The political border in J&K state, a cartographic creation that only soldiers understood, was invisible to a commoner since the ceasefire line of 1949 to the LoC post-1971. Barring the tensions between India and Pakistan when there were restrictions on movement, the LoC remained porous enough not to prevent the border residents from either side to interact. Prior to militancy, marriages would take place between the clans straddling the LoC with permission from the rival armies. But militancy made LoC a physical structure that is floodlit from dusk to dawn. Anybody flying overhead or around can see the divide.

The 12-feet high fence at LoC was an engineering feat that cost the defence ministry more than Rs 1100 crores initially. A single km requires an aggregate 260-ton cement, iron pickets and steel wire. The fence comprises two parts with an eight-foot gap in the middle which is filled with coils of razor-sharp concertina wire which is charged and can cause electrocution. Sophisticated electronic gadgets, mostly imported thermal imagers and sensors are installed that raise a sound alarm system if any motion is detected.

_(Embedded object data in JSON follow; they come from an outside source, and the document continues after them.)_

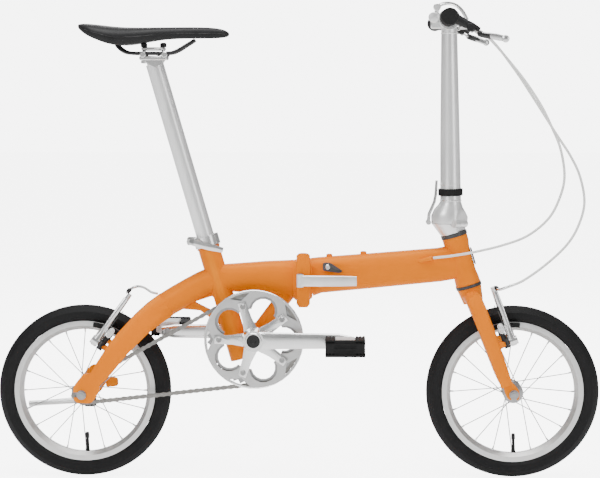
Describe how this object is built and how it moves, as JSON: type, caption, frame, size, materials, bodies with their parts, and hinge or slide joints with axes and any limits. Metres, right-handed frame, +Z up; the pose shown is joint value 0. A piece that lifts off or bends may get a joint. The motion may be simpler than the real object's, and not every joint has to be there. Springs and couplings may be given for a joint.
{
  "type": "folding bicycle",
  "caption": "Small-wheeled folding bicycle: curved frame with a central hinge, folding handlepost, sliding seatpost, single-speed chain drive, rim brakes and folding pedals.",
  "frame": {"origin": "on the ground, midway between the two axles, in the centre plane of the wheels", "axes": "+X forward, +Y to the left of the rider, +Z up"},
  "size_m": [1.1308, 0.5692, 0.8922],
  "materials": {
    "frame_paint": "satin",
    "silver": "polished",
    "steel": "satin",
    "black_metal": "satin",
    "black_plastic": "matte",
    "rubber": "matte",
    "tyre": "matte",
    "cable": "gloss",
    "saddle_cover": "matte"
  },
  "bodies": {
    "rear_frame": {"rear_frame": "frame_paint", "seat_collar": "silver", "chain": "steel", "rear_axle": "steel", "rear_cable_tail": "cable", "rear_magnet": "frame_paint", "stand_mount": "black_metal"},
    "front_frame": {"front_frame": "frame_paint", "head_badge": "black_metal"},
    "fork": {"fork": "frame_paint", "headset_lower": "black_metal", "headset_upper": "black_metal", "stem_base": "silver", "front_axle": "steel", "front_magnet": "steel", "front_cable": "cable", "rear_cable": "cable"},
    "handlepost": {"handlepost": "silver", "post_band": "rubber"},
    "post_latch": {"post_latch": "silver"},
    "bar_lever": {"bar_lever": "silver"},
    "handlebar": {"handlebar": "silver", "grip_left": "rubber", "grip_right": "rubber", "brake_mount_left": "black_plastic", "brake_mount_right": "black_plastic"},
    "brake_lever_left": {"brake_lever_left": "silver"},
    "brake_lever_right": {"brake_lever_right": "silver"},
    "front_wheel": {"front_tyre": "tyre", "front_rim": "silver", "front_hub": "steel"},
    "rear_wheel": {"rear_tyre": "tyre", "rear_rim": "silver", "rear_hub": "steel"},
    "rear_cog": {"rear_cog": "steel"},
    "crank": {"crank_right": "silver", "crank_left": "silver", "chainring": "steel", "chain_guard": "silver"},
    "seat": {"seatpost": "silver", "seat_clamp": "silver", "saddle": "saddle_cover", "saddle_rails": "black_metal"},
    "seat_lever": {"seat_lever": "silver"},
    "frame_latch": {"frame_latch": "silver"},
    "frame_catch": {"frame_catch": "black_plastic"},
    "kickstand": {"kickstand": "steel"},
    "pedal_hub_left": {"pedal_hub_left": "steel"},
    "pedal_left": {"pedal_left": "rubber"},
    "front_brake_left": {"front_arm_left": "silver", "front_pad_left": "rubber"},
    "rear_brake_left": {"rear_arm_left": "silver", "rear_pad_left": "rubber"},
    "pedal_hub_right": {"pedal_hub_right": "steel"},
    "pedal_right": {"pedal_right": "rubber"},
    "front_brake_right": {"front_arm_right": "silver", "front_pad_right": "rubber"},
    "rear_brake_right": {"rear_arm_right": "silver", "rear_pad_right": "rubber"}
  },
  "joints": [
    {"name": "frame_fold", "type": "hinge", "parent": "rear_frame", "child": "front_frame", "pos_m": [0.008, 0.035, 0.37], "axis": [0, 0, 1], "range_deg": [0, 163]},
    {"name": "steering", "type": "hinge", "parent": "front_frame", "child": "fork", "pos_m": [0.3189, 0, 0.365], "axis": [-0.2807, 0, 0.9598], "range_deg": [-45, 45], "deforming": ["rear_cable"]},
    {"name": "handlepost_fold", "type": "hinge", "parent": "fork", "child": "handlepost", "pos_m": [0.301, -0.018, 0.48], "axis": [0.7071, 0.7071, 0], "range_deg": [0, 155], "deforming": ["front_cable"]},
    {"name": "handlebar_turn", "type": "hinge", "parent": "handlepost", "child": "handlebar", "pos_m": [0.28, 0, 0.86], "axis": [0, 1, 0], "range_deg": [-20, 20]},
    {"name": "post_latch_turn", "type": "hinge", "parent": "handlepost", "child": "post_latch", "pos_m": [0.2436, 0, 0.482], "axis": [0, -1, 0], "range_deg": [0, 100]},
    {"name": "bar_lever_turn", "type": "hinge", "parent": "handlepost", "child": "bar_lever", "pos_m": [0.257, -0.006, 0.882], "axis": [0, -1, 0], "range_deg": [0, 100]},
    {"name": "brake_lever_turn_right", "type": "hinge", "parent": "handlebar", "child": "brake_lever_right", "pos_m": [0.313, -0.15, 0.84], "axis": [0, 0, -1], "range_deg": [0, 22], "stiffness_Nm_per_rad": 0.5},
    {"name": "brake_lever_turn_left", "type": "hinge", "parent": "handlebar", "child": "brake_lever_left", "pos_m": [0.313, 0.15, 0.84], "axis": [0, 0, 1], "range_deg": [0, 22], "stiffness_Nm_per_rad": 0.5},
    {"name": "front_brake_turn_right", "type": "hinge", "parent": "fork", "child": "front_brake_right", "pos_m": [0.39461, -0.04, 0.2616], "axis": [-0.9404, 0, -0.3401], "range_deg": [0, 2.9]},
    {"name": "front_brake_turn_left", "type": "hinge", "parent": "fork", "child": "front_brake_left", "pos_m": [0.39461, 0.04, 0.2616], "axis": [0.9404, 0, 0.3401], "range_deg": [0, 2.9]},
    {"name": "rear_brake_turn_right", "type": "hinge", "parent": "rear_frame", "child": "rear_brake_right", "pos_m": [-0.37352, -0.04, 0.25729], "axis": [-0.8131, 0, 0.5822], "range_deg": [0, 2.9]},
    {"name": "rear_brake_turn_left", "type": "hinge", "parent": "rear_frame", "child": "rear_brake_left", "pos_m": [-0.37352, 0.04, 0.25729], "axis": [0.8131, 0, -0.5822], "range_deg": [0, 2.9]},
    {"name": "front_wheel_spin", "type": "hinge", "parent": "fork", "child": "front_wheel", "pos_m": [0.403, 0, 0.1625], "axis": [0, 1, 0], "continuous": true},
    {"name": "rear_wheel_spin", "type": "hinge", "parent": "rear_frame", "child": "rear_wheel", "pos_m": [-0.403, 0, 0.1625], "axis": [0, 1, 0], "continuous": true},
    {"name": "crank_spin", "type": "hinge", "parent": "rear_frame", "child": "crank", "pos_m": [-0.082, 0, 0.266], "axis": [0, 1, 0], "continuous": true},
    {"name": "cog_spin", "type": "hinge", "parent": "rear_frame", "child": "rear_cog", "pos_m": [-0.403, 0, 0.1625], "axis": [0, 1, 0], "continuous": true},
    {"name": "pedal_spin_right", "type": "hinge", "parent": "crank", "child": "pedal_hub_right", "pos_m": [0.088, -0.08, 0.266], "axis": [0, 1, 0], "continuous": true},
    {"name": "pedal_fold_right", "type": "hinge", "parent": "pedal_hub_right", "child": "pedal_right", "pos_m": [0.088, -0.091, 0.266], "axis": [-1, 0, 0], "range_deg": [0, 90]},
    {"name": "pedal_spin_left", "type": "hinge", "parent": "crank", "child": "pedal_hub_left", "pos_m": [-0.252, 0.08, 0.266], "axis": [0, 1, 0], "continuous": true},
    {"name": "pedal_fold_left", "type": "hinge", "parent": "pedal_hub_left", "child": "pedal_left", "pos_m": [-0.252, 0.091, 0.266], "axis": [1, 0, 0], "range_deg": [0, 90]},
    {"name": "seat_slide", "type": "slide", "parent": "rear_frame", "child": "seat", "axis": [0.279, 0, -0.9603], "range_m": [0, 0.25]},
    {"name": "seat_lever_turn", "type": "hinge", "parent": "rear_frame", "child": "seat_lever", "pos_m": [-0.204, -0.015, 0.446], "axis": [0, 0, -1], "range_deg": [0, 150]},
    {"name": "frame_latch_turn", "type": "hinge", "parent": "front_frame", "child": "frame_latch", "pos_m": [0.004, -0.049, 0.376], "axis": [0, 0, -1], "range_deg": [0, 150]},
    {"name": "frame_catch_turn", "type": "hinge", "parent": "front_frame", "child": "frame_catch", "pos_m": [0.055, -0.028, 0.4], "axis": [0, -1, 0], "range_deg": [0, 70]},
    {"name": "kickstand_turn", "type": "hinge", "parent": "rear_frame", "child": "kickstand", "pos_m": [-0.404, 0.084, 0.131], "axis": [0, -1, 0], "range_deg": [0, 100]}
  ],
  "couplings": [
    {"joint": "cog_spin", "follows": "crank_spin", "ratio": 4.6667},
    {"joint": "front_brake_turn_left", "follows": "brake_lever_turn_right", "ratio": 0.13},
    {"joint": "front_brake_turn_right", "follows": "brake_lever_turn_right", "ratio": 0.13},
    {"joint": "rear_brake_turn_left", "follows": "brake_lever_turn_left", "ratio": 0.13},
    {"joint": "rear_brake_turn_right", "follows": "brake_lever_turn_left", "ratio": 0.13},
    {"joint": "handlepost_fold", "follows": "frame_fold", "ratio": 0.95},
    {"joint": "pedal_fold_left", "follows": "frame_fold", "ratio": 0.55}
  ]
}
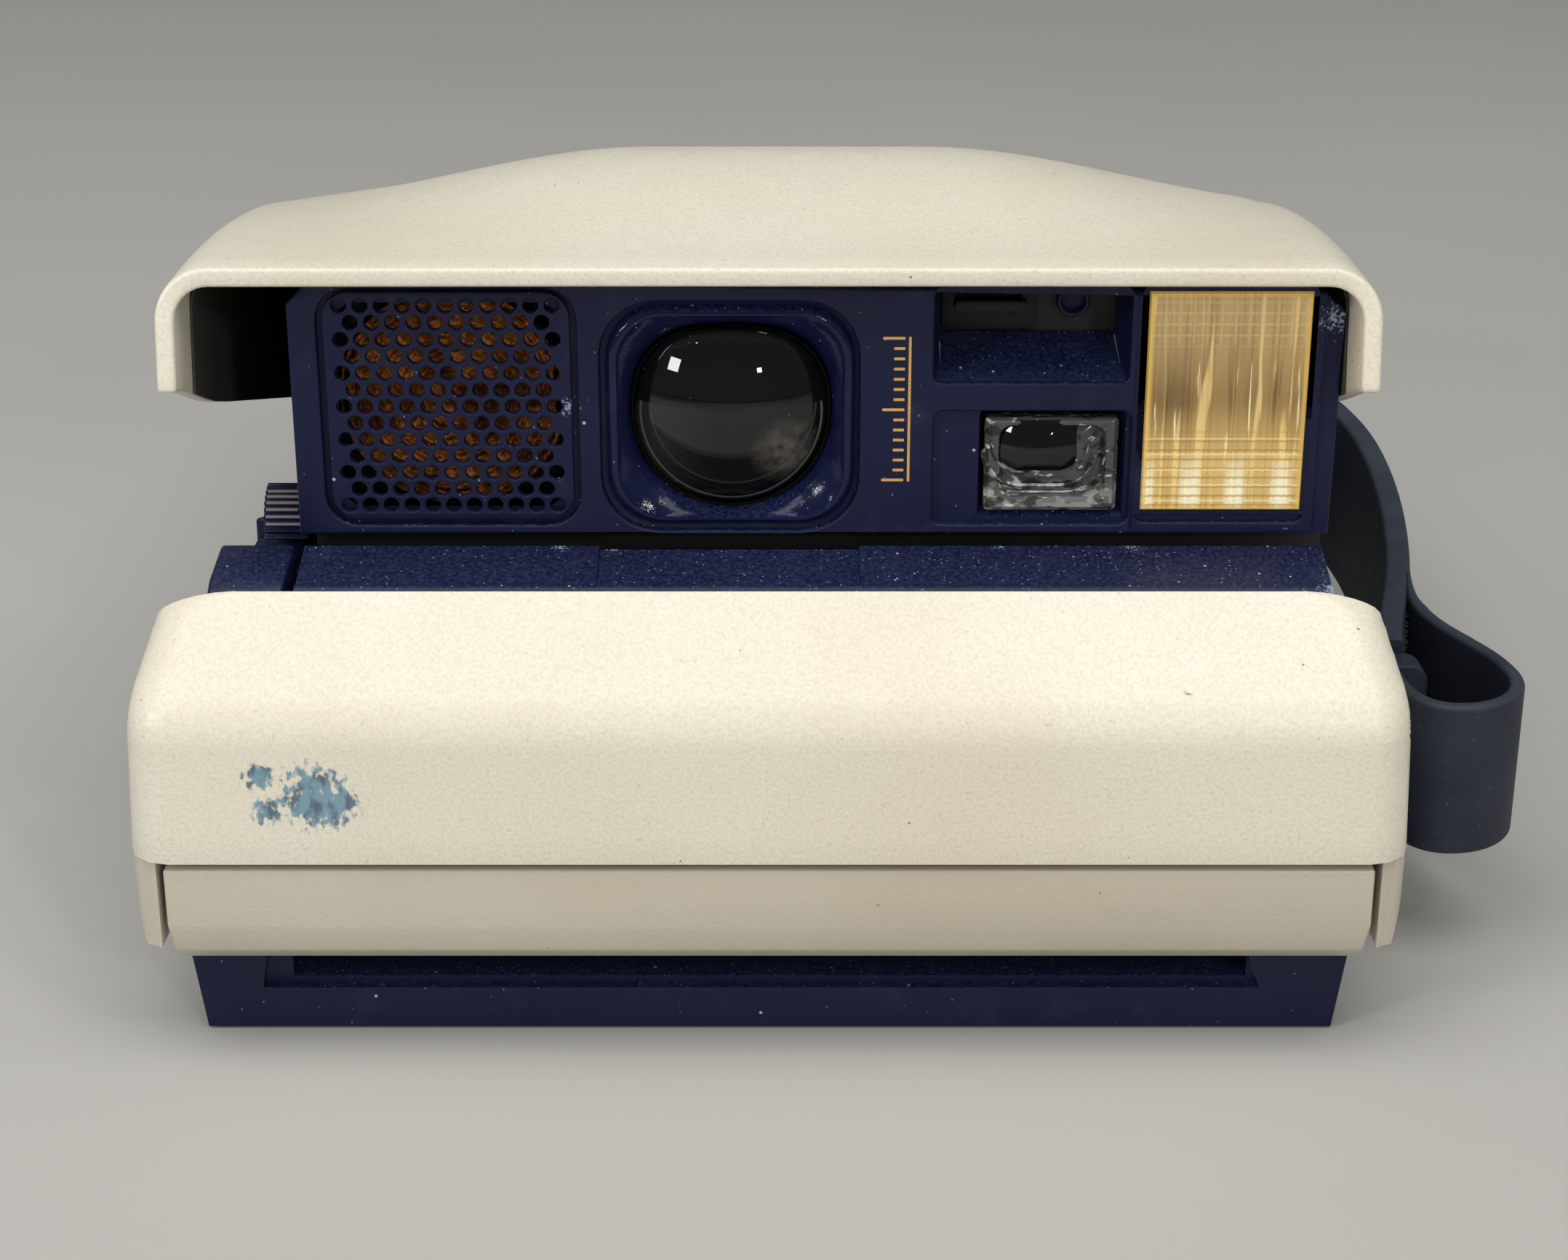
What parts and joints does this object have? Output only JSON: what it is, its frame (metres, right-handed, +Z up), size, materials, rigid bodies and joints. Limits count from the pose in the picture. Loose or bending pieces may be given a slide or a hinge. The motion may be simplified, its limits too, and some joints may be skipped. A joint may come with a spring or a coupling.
{
  "type": "instant camera",
  "caption": "Folding wide-format instant camera, standing open: hinged top unit with sonar grille, domed lens, viewfinder and amber flash over a film body with side hand strap.",
  "frame": {"origin": "centre of the flat base that the camera stands on, midway across the body", "axes": "+X to the viewer's right when facing the lens, +Y from the lens towards the back of the camera, +Z up"},
  "size_m": [0.1681, 0.204, 0.095],
  "materials": {
    "cream_shell": "fine satin texture",
    "cream_lower": "fine satin texture",
    "navy_shell": "fine satin texture",
    "navy_gloss": "polished",
    "black_plastic": "matt, light-absorbing",
    "strap_rubber": "matt moulded rubber",
    "bellows_cloth": "thin pleated rubber",
    "steel": "brushed",
    "zinc_plate": "stamped",
    "brass": "turned",
    "gold_foil": "metallised foil",
    "lens_glass": "coated glass",
    "clear_plastic": "polished clear moulding",
    "amber_plastic": "ribbed amber moulding",
    "reflector": "metallised",
    "mirror_glass": "front-silvered",
    "gear_nylon": "moulded nylon",
    "circuit_board": "coated laminate",
    "grey_knob": "satin"
  },
  "bodies": {
    "lower_body": {"lower_housing": "navy_shell", "front_cover": "cream_shell", "left_cheek": "cream_lower", "right_cheek": "cream_lower", "shoulder_block": "navy_shell", "film_chamber": "black_plastic", "mirror_carrier": "black_plastic", "main_mirror": "mirror_glass", "battery_contacts": "brass", "main_board": "circuit_board", "motor": "zinc_plate", "tripod_bush": "brass", "strap_lug": "navy_shell", "strap_rear_anchor": "navy_shell", "strap_band": "strap_rubber", "strap_tail": "strap_rubber", "base_screws": "steel", "hinge_brackets": "zinc_plate", "hinge_pins": "steel", "bellows": "bellows_cloth", "door_hinge_pins": "steel"},
    "motor_pinion": {"motor_pinion": "gear_nylon"},
    "idler_gear_a": {"idler_gear_a": "gear_nylon"},
    "idler_gear_b": {"idler_gear_b": "gear_nylon"},
    "pick_arm": {"pick_arm": "zinc_plate"},
    "cover_strut": {"cover_strut": "steel"},
    "close_latch": {"close_latch": "navy_shell"},
    "shutter_button": {"shutter_button": "navy_shell"},
    "front_flap": {"front_flap": "navy_shell"},
    "film_door": {"door_face": "cream_lower", "door_lip": "navy_shell", "roller_frame": "zinc_plate"},
    "upper_roller": {"upper_roller": "steel"},
    "lower_roller": {"lower_roller": "steel"},
    "door_latch": {"door_latch": "navy_shell"},
    "upper_unit": {"top_cover": "cream_shell", "inner_chassis": "black_plastic", "lens_panel": "navy_shell", "sonar_grille": "navy_shell", "sonar_transducer": "gold_foil", "lens_bezel": "navy_gloss", "front_lens": "lens_glass", "lens_barrel": "black_plastic", "shutter_plate": "black_plastic", "light_sensor": "black_plastic", "finder_lens": "clear_plastic", "finder_tube": "black_plastic", "finder_eyepiece": "clear_plastic", "flash_lens": "amber_plastic", "flash_reflector": "reflector", "flash_tube": "clear_plastic", "rear_panel": "navy_shell", "display_window": "black_plastic"},
    "focus_element": {"focus_element": "zinc_plate"},
    "shutter_blade_left": {"shutter_blade_left": "black_plastic"},
    "shutter_blade_right": {"shutter_blade_right": "black_plastic"},
    "flash_switch": {"flash_switch": "grey_knob"},
    "focus_switch": {"focus_switch": "grey_knob"},
    "exposure_switch": {"exposure_switch": "grey_knob"},
    "timer_button": {"timer_button": "grey_knob"}
  },
  "joints": [
    {"name": "cover_fold", "type": "hinge", "parent": "lower_body", "child": "upper_unit", "pos_m": [0, 0.095, 0.0524], "axis": [1, 0, 0], "range_deg": [0, 10.4], "deforming": ["bellows"]},
    {"name": "flap_fold", "type": "hinge", "parent": "lower_body", "child": "front_flap", "pos_m": [0, -0.0854, 0.0536], "axis": [-1, 0, 0], "range_deg": [0, 80]},
    {"name": "strut_fold", "type": "hinge", "parent": "lower_body", "child": "cover_strut", "pos_m": [0, 0.012, 0.028], "axis": [1, 0, 0], "range_deg": [0, 30]},
    {"name": "door_swing", "type": "hinge", "parent": "lower_body", "child": "film_door", "pos_m": [0, -0.07, 0.003], "axis": [1, 0, 0], "range_deg": [0, 75]},
    {"name": "upper_roller_spin", "type": "hinge", "parent": "film_door", "child": "upper_roller", "pos_m": [0, -0.078, 0.0137], "axis": [1, 0, 0], "continuous": true},
    {"name": "lower_roller_spin", "type": "hinge", "parent": "film_door", "child": "lower_roller", "pos_m": [0, -0.078, 0.0069], "axis": [1, 0, 0], "continuous": true},
    {"name": "idler_b_spin", "type": "hinge", "parent": "lower_body", "child": "idler_gear_b", "pos_m": [0, -0.06439, 0.016], "axis": [1, 0, 0], "continuous": true},
    {"name": "idler_a_spin", "type": "hinge", "parent": "lower_body", "child": "idler_gear_a", "pos_m": [0, -0.04819, 0.016], "axis": [1, 0, 0], "continuous": true},
    {"name": "pinion_spin", "type": "hinge", "parent": "lower_body", "child": "motor_pinion", "pos_m": [0, -0.03799, 0.016], "axis": [1, 0, 0], "continuous": true},
    {"name": "pick_slide", "type": "slide", "parent": "lower_body", "child": "pick_arm", "axis": [0, -1, 0], "range_m": [0, 0.006]},
    {"name": "shutter_press", "type": "slide", "parent": "lower_body", "child": "shutter_button", "axis": [0, 0, -1], "range_m": [0, 0.002], "stiffness_N_per_m": 400},
    {"name": "close_latch_slide", "type": "slide", "parent": "lower_body", "child": "close_latch", "axis": [0, 1, 0], "range_m": [0, 0.006], "stiffness_N_per_m": 80},
    {"name": "door_latch_slide", "type": "slide", "parent": "lower_body", "child": "door_latch", "axis": [0, -1, 0], "range_m": [0, 0.003], "stiffness_N_per_m": 120},
    {"name": "focus_swing", "type": "hinge", "parent": "upper_unit", "child": "focus_element", "pos_m": [0.0101, -0.0636, 0.0814], "axis": [0, 1, 0], "range_deg": [0, 30]},
    {"name": "left_blade_swing", "type": "hinge", "parent": "upper_unit", "child": "shutter_blade_left", "pos_m": [-0.0175, -0.0582, 0.0634], "axis": [0, 1, 0], "range_deg": [0, 14]},
    {"name": "right_blade_swing", "type": "hinge", "parent": "upper_unit", "child": "shutter_blade_right", "pos_m": [0.0085, -0.0572, 0.0634], "axis": [0, 1, 0], "range_deg": [-14, 0]},
    {"name": "flash_switch_slide", "type": "slide", "parent": "upper_unit", "child": "flash_switch", "axis": [1, 0, 0], "range_m": [-0.002, 0.002]},
    {"name": "focus_switch_slide", "type": "slide", "parent": "upper_unit", "child": "focus_switch", "axis": [1, 0, 0], "range_m": [-0.002, 0.002]},
    {"name": "exposure_switch_slide", "type": "slide", "parent": "upper_unit", "child": "exposure_switch", "axis": [1, 0, 0], "range_m": [-0.002, 0.002]},
    {"name": "timer_press", "type": "slide", "parent": "upper_unit", "child": "timer_button", "axis": [0, -0.9836, 0.1805], "range_m": [0, 0.0015], "stiffness_N_per_m": 300}
  ],
  "couplings": [
    {"joint": "flap_fold", "follows": "cover_fold", "ratio": 7.5},
    {"joint": "strut_fold", "follows": "cover_fold", "ratio": 2.79},
    {"joint": "lower_roller_spin", "follows": "upper_roller_spin", "ratio": -1},
    {"joint": "idler_b_spin", "follows": "upper_roller_spin", "ratio": -0.53333},
    {"joint": "idler_a_spin", "follows": "upper_roller_spin", "ratio": 0.66667},
    {"joint": "pinion_spin", "follows": "upper_roller_spin", "ratio": -1.6},
    {"joint": "right_blade_swing", "follows": "left_blade_swing", "ratio": -1}
  ]
}
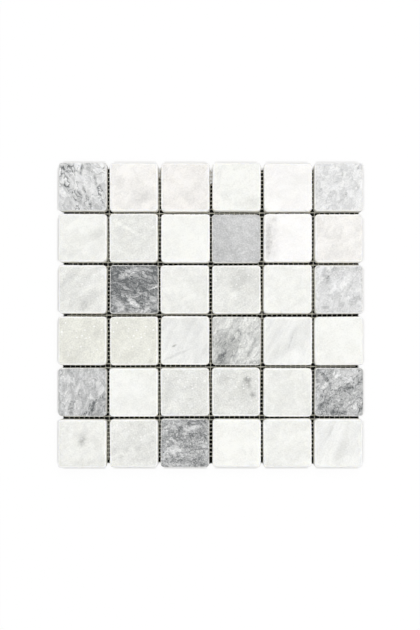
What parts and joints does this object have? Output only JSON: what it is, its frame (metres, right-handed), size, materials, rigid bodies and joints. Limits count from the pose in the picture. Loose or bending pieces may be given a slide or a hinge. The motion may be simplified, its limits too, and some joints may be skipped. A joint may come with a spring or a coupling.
{
  "type": "mosaic tile sheet",
  "caption": "Square sheet of tumbled marble tiles, white with scattered grey ones, set in a grid on a woven glass-fibre backing net.",
  "frame": {"origin": "centre of the sheet's outline, in the plane of the net's underside", "axes": "+Z out of the worn faces, +Y towards tile row 1, +X towards tile column 6"},
  "size_m": [0.3031, 0.3032, 0.0108],
  "materials": {
    "marble_white": "matte",
    "marble_grey": "matte",
    "marble_dark": "matte",
    "glass_fibre": "matte"
  },
  "bodies": {
    "root": {"tile_r1_c1": "marble_grey", "tile_r1_c2": "marble_white", "tile_r1_c3": "marble_white", "tile_r1_c4": "marble_white", "tile_r1_c5": "marble_white", "tile_r1_c6": "marble_grey", "tile_r2_c1": "marble_white", "tile_r2_c2": "marble_white", "tile_r2_c3": "marble_white", "tile_r2_c4": "marble_grey", "tile_r2_c5": "marble_white", "tile_r2_c6": "marble_white", "tile_r3_c1": "marble_white", "tile_r3_c2": "marble_dark", "tile_r3_c3": "marble_white", "tile_r3_c4": "marble_white", "tile_r3_c5": "marble_white", "tile_r3_c6": "marble_grey", "tile_r4_c1": "marble_white", "tile_r4_c2": "marble_white", "tile_r4_c3": "marble_white", "tile_r4_c4": "marble_grey", "tile_r4_c5": "marble_white", "tile_r4_c6": "marble_white", "tile_r5_c1": "marble_grey", "tile_r5_c2": "marble_white", "tile_r5_c3": "marble_white", "tile_r5_c4": "marble_white", "tile_r5_c5": "marble_white", "tile_r5_c6": "marble_grey", "tile_r6_c1": "marble_white", "tile_r6_c2": "marble_white", "tile_r6_c3": "marble_dark", "tile_r6_c4": "marble_white", "tile_r6_c5": "marble_white", "tile_r6_c6": "marble_white", "net_warp_yarns": "glass_fibre", "net_weft_yarns": "glass_fibre"}
  },
  "joints": []
}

The work on fence was started in 2003 at the peak of shelling from Pakistani Army. It was believed that Pakistani army was using shelling to help militants infiltrate while literally paralyzing the civilian population living on this side of the LoC, thus creating problems for the government. As fence erection near the LoC resulted in a number of casualties, the defence establishment started fencing at a safe distance that left a vast population between the zero line and the fence.

PDP leader Imtiyaz Ahmad Banday who is also a lawyer says the fence was barely 100 meters from the local tehsil office in the Mandi area. “The entire population were moved out from certain areas like Kerni and temporarily settled far away from the zero line and much farther from their hearths and fields.”

The erection of the fence forced a new routine for the inhabitants on LoC. Localities were sliced and people living on this side had the fields on the other side and vice-versa. Residents moving out of the fence had to report to the gates, get registered and report back within a specified time, get frisked and get in. There were problems for the women who had to undergo frisking by male soldiers for a long time. People having their fields and homes divided by the fence would spend most of the day going and returning. “It was more of the official routine – going at 8 am and returning by 5 pm,” said Ghulam Nabi in Mendhar. “Farms are unlike offices. They require a round the clock commitment.” Khush Dev Maini, a Poonch historian says the district’s 27,000 people in 42 villages are divided by the fence. “People have no social life,” he said, “Fence opens only after the laid down norms are completed and sometimes in emergencies, they do not open at all. That is the mess.” —

The fence has become a major barrier for the people now. “We do feel the difference after the fence came up. The militancy is down and it is obvious,” says Prof Joginder Singh, who runs a trust that provides artificial limbs to the victims of border minefields. Singh extensively visited the fenced areas and saw the impact of the fence, “I went to Swara area in Mendhar and I saw the people living downhill from the fence and for two km, there is no soldier,” he said. “These villagers can be kidnapped overnight and who is responsible for that?”

Ajaz Ahmad Jan, the young National Conference lawmaker who represents Poonch in state legislature said the fence has snapped the roots of militancy in Poonch. “But we need to take care of the people who are stakeholders, now. When India and Pakistan agreed to a ceasefire, it was the major shift in the hostilities that reduced the problems of our citizens. Since there is no shelling going on, it is high time the fence is taken to the zero line and it will have a major positive impact on the situation,” he says.

A Soldier caught in a concertina wire near LoC
A Soldier caught in a concertina wire near LoC

Jan believes the Army and the civilian population have excellent relations and that is the main reason why there is no reaction to what the fence did to the people. “The soldier is just a call away in grief and happiness. They extend help to people every time. The improved situation helped Army to take back the population of Kerni to their ancestral village. At a few places, the fence was moved closer to the zero line. Army also permitted grazing of herds in a few meadows but most of them are still no-go areas which is hampering the local economy. But the soldier can’t undo the impact of the fence on the society,” asserts Jan. “Vast swathes of land are not being tiled because of the fence and that is a huge loss to the people.”

It is not only the economy that is suffering. Locals say they are severely suffering for social reasons too. “We are in a situation that people do not want to get married with us because of the fence,” says Haji Akbar Hussain, who lives in a hamlet falling in Dagwar Panchayat. “Our women have to report earliest by 5 pm to get home because the lady constable posted for frisking at our gate has to go home.” Adds Banday: “People in the town say that if they can’t be part of the grief and happiness on the other side of the fence (not LoC), there is no fun in such a marriage.”

The defence establishment is doing its best to manage the population at the LoC. Banday, son of a local leader Ghulam Qadir, who was arrested by tribal raiders in 1947, recalls that soon after 1965, the government approved a depopulation policy. “They wanted to relocate the villages living near LoC and get them closer to the town downhill,” Banday said. “But it triggered a backlash and my father spearheaded the campaign, saying that if the residents are being forced to leave their ancestral places, the government is actually paving way for the raiders to do what they want.” The policy was later abandoned.

At the outset, it may appear that the fence might have broken the back of militancy but it can’t devour the social structure and local affinities. Even at the peak of most modern vigil, instances of wives crossing the LoC after brawls with their husbands in Poonch were not so uncommon. There are incidents when the boys and girls cross over and marry on the other side with their relatives and later return back home.

Managing this reality of LoC might not be so easy.